• [AIM OF THE EXERCISE] Repeat the whole listing exactly as written.

• [COLLECTED MATERIAL]
┄┄┄┄┄┄┄┄┄┄┄┄┄┄┄┄┄┄┄┄

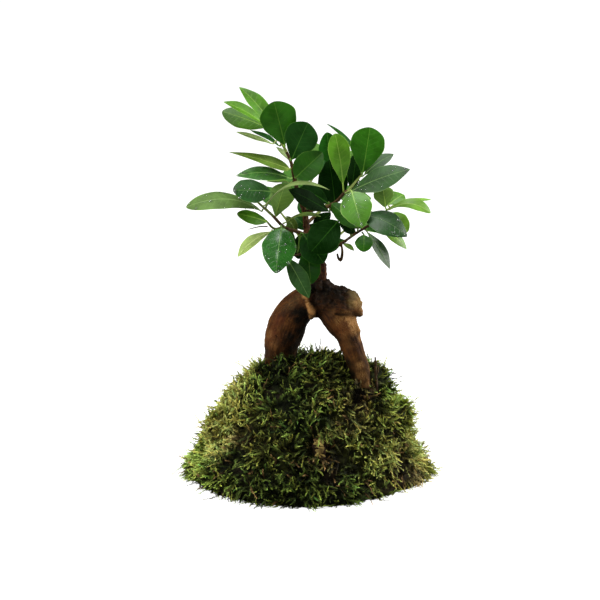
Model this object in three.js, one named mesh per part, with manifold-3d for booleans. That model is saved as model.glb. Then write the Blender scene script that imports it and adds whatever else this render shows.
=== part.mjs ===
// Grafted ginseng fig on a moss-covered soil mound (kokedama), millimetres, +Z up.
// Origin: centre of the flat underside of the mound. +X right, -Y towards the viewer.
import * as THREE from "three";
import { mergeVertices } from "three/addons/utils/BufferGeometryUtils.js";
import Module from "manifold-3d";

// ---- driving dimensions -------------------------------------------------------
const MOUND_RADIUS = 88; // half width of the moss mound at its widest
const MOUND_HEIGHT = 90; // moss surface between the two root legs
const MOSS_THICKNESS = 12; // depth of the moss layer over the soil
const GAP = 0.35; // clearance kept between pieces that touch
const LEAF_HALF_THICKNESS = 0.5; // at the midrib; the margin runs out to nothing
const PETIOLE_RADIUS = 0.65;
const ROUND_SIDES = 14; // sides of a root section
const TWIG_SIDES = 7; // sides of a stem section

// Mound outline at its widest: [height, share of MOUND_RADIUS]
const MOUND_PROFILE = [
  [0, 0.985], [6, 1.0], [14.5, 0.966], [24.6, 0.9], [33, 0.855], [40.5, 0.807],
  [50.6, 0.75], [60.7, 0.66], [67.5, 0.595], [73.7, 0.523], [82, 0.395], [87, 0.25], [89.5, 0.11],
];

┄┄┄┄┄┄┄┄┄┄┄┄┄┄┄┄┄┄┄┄

• [RESULT BELOW]
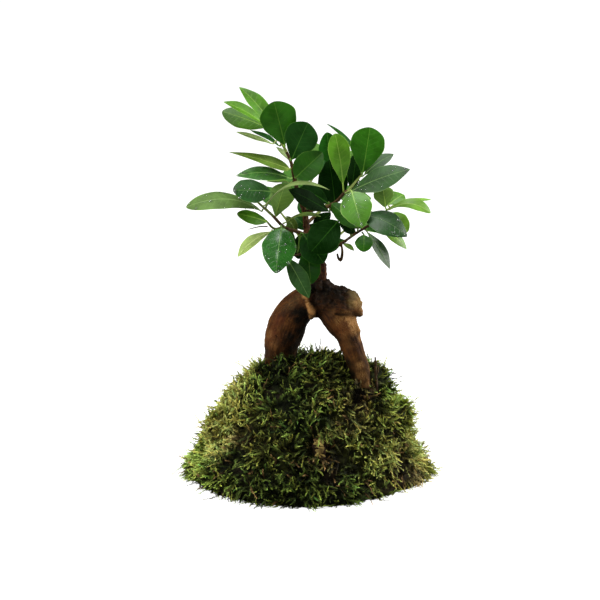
Model this object in three.js, one named mesh per part, with manifold-3d for booleans. That model is saved as model.glb. Then write the Blender scene script that imports it and adds whatever else this render shows.
=== part.mjs ===
// Grafted ginseng fig on a moss-covered soil mound (kokedama), millimetres, +Z up.
// Origin: centre of the flat underside of the mound. +X right, -Y towards the viewer.
import * as THREE from "three";
import { mergeVertices } from "three/addons/utils/BufferGeometryUtils.js";
import Module from "manifold-3d";

// ---- driving dimensions -------------------------------------------------------
const MOUND_RADIUS = 88; // half width of the moss mound at its widest
const MOUND_HEIGHT = 90; // moss surface between the two root legs
const MOSS_THICKNESS = 12; // depth of the moss layer over the soil
const GAP = 0.35; // clearance kept between pieces that touch
const LEAF_HALF_THICKNESS = 0.5; // at the midrib; the margin runs out to nothing
const PETIOLE_RADIUS = 0.65;
const ROUND_SIDES = 14; // sides of a root section
const TWIG_SIDES = 7; // sides of a stem section

// Mound outline at its widest: [height, share of MOUND_RADIUS]
const MOUND_PROFILE = [
  [0, 0.985], [6, 1.0], [14.5, 0.966], [24.6, 0.9], [33, 0.855], [40.5, 0.807],
  [50.6, 0.75], [60.7, 0.66], [67.5, 0.595], [73.7, 0.523], [82, 0.395], [87, 0.25], [89.5, 0.11],
];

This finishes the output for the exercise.